* _BRIEF_
The exercise asks for every line of the data to be reproduced exactly.

* _SUPPLIED MATERIAL_

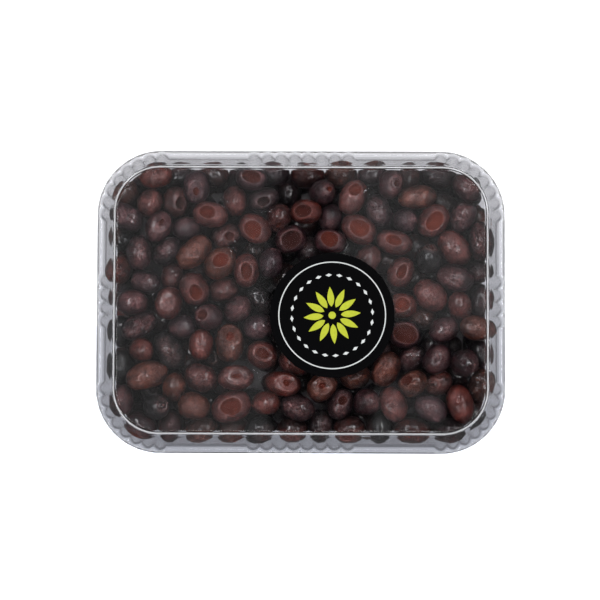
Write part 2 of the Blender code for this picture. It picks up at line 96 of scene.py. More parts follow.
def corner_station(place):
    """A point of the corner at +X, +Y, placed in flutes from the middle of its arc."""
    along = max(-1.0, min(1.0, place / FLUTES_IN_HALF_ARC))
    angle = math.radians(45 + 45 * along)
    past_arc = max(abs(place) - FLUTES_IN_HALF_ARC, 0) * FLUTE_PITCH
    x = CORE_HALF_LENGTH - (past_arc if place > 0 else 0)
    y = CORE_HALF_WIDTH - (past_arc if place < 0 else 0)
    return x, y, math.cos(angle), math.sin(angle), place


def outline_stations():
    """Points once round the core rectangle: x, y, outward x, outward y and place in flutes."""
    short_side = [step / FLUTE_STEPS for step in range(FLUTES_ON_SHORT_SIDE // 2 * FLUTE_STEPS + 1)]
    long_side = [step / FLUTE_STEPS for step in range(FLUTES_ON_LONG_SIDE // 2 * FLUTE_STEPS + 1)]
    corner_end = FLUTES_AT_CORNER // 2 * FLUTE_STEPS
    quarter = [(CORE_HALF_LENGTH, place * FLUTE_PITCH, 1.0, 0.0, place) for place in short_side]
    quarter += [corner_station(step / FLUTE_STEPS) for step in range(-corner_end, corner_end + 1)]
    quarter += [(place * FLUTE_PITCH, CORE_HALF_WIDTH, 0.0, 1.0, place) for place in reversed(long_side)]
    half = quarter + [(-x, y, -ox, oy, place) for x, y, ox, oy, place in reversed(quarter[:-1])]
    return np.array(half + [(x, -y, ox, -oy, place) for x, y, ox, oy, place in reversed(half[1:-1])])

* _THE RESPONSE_
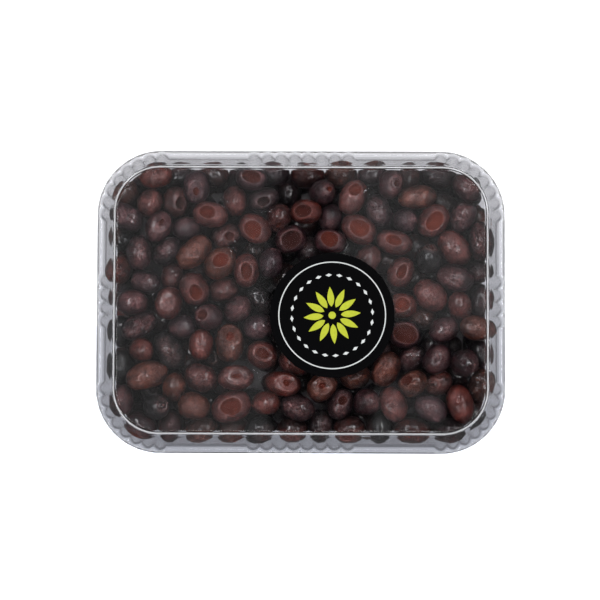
Write part 2 of the Blender code for this picture. It picks up at line 96 of scene.py. More parts follow.
def corner_station(place):
    """A point of the corner at +X, +Y, placed in flutes from the middle of its arc."""
    along = max(-1.0, min(1.0, place / FLUTES_IN_HALF_ARC))
    angle = math.radians(45 + 45 * along)
    past_arc = max(abs(place) - FLUTES_IN_HALF_ARC, 0) * FLUTE_PITCH
    x = CORE_HALF_LENGTH - (past_arc if place > 0 else 0)
    y = CORE_HALF_WIDTH - (past_arc if place < 0 else 0)
    return x, y, math.cos(angle), math.sin(angle), place


def outline_stations():
    """Points once round the core rectangle: x, y, outward x, outward y and place in flutes."""
    short_side = [step / FLUTE_STEPS for step in range(FLUTES_ON_SHORT_SIDE // 2 * FLUTE_STEPS + 1)]
    long_side = [step / FLUTE_STEPS for step in range(FLUTES_ON_LONG_SIDE // 2 * FLUTE_STEPS + 1)]
    corner_end = FLUTES_AT_CORNER // 2 * FLUTE_STEPS
    quarter = [(CORE_HALF_LENGTH, place * FLUTE_PITCH, 1.0, 0.0, place) for place in short_side]
    quarter += [corner_station(step / FLUTE_STEPS) for step in range(-corner_end, corner_end + 1)]
    quarter += [(place * FLUTE_PITCH, CORE_HALF_WIDTH, 0.0, 1.0, place) for place in reversed(long_side)]
    half = quarter + [(-x, y, -ox, oy, place) for x, y, ox, oy, place in reversed(quarter[:-1])]
    return np.array(half + [(x, -y, ox, -oy, place) for x, y, ox, oy, place in reversed(half[1:-1])])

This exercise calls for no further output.